The Las Vegas Cultural Corridor features everything from books and mobsters to the Old Mormon Fort.
Written by Temple Kinyon
The Las Vegas Cultural Corridor has enjoyed tremendous change over the past decade. Nestled in the heart of the city along Las Vegas Blvd. North, Corridor Coalition members include: the Las Vegas Natural History Museum, the Neon Museum, the Old Las Vegas Mormon Fort, the Las Vegas Library, and Cashman Center. While not physically located in the Corridor, The Mob Museum is also a participating member. Armed with their goal to be the “Downtown trail to arts, science, history, education, and family fun,” Corridor members have invigorated the area into a cultural base for residents and visitors to enjoy.
According to Marilyn Gillespe, executive director and founder of the LV Natural History Museum, “Coalition members had the idea to create a cultural pedestrian area.” The result of that collaboration with the City was completion in 2011 of the pedestrian bridge connecting cultural locations on each side of the street. “Since 95% of our patrons are here during the day, we wanted the bridge to be useful and attractive both during the day and night,” Marilyn explained. Corridor members were involved in the process and the City listened to their requests. Artist David Griggs was commissioned and drew inspiration from the cultural aspects of the Corridor to create the attractive piece, complete with touches of neon.

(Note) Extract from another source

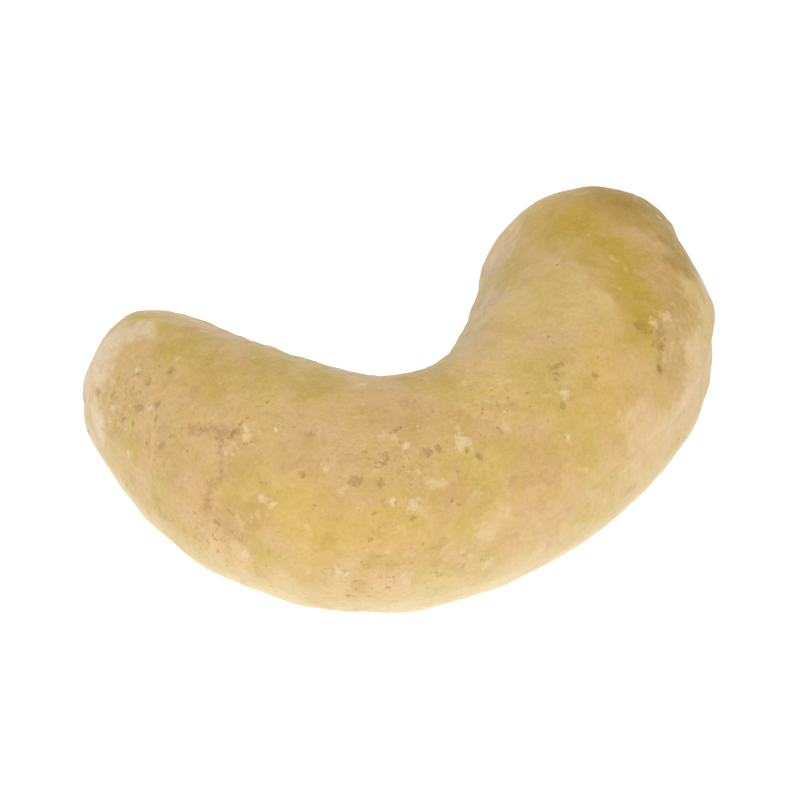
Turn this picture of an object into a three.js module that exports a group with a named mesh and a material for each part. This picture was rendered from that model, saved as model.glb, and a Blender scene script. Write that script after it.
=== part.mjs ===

Both the City and Corridor members agree continued revitalization of the neighborhood over the past ten years has been key in meeting the Corridor’s goals. Recently, members painted the vacant Ukulele Lounge building, making it more pleasing to the eye outfitted with its new mural. Painting other abandoned buildings is also on the Coalition’s to-do list.
“Walking through the Neon Boneyard signs and learning their stories is like getting a history lesson on Las Vegas,” Dawn Merritt, public relations and marketing director, the Neon Museum.
Other enhancements to the Corridor include: the Natural History Museum receiving a facelift; the Neon Museum procuring additional vintage signs and locating their visitor’s center to the former La Concha Motel; the Las Vegas Library amassing remarkable gaming and local histories, along with a large Spanish language collection; and creation of the Mob Museum with its bold and authentic anthology showcasing organized crime’s impact on Las Vegas. Cashman Center continued as the home of the Las Vegas 51s and the Old Las Vegas Mormon Fort steadfastly maintained the story of our simple and proud beginnings.
The success of the past decade’s collaboration between Corridor Coalition members and the City shows in the revitalization of the neighborhood, a beautiful bridge for ease of access, and presentation of our culture in a fresh and inviting way, all while maintaining Las Vegas’ rich history.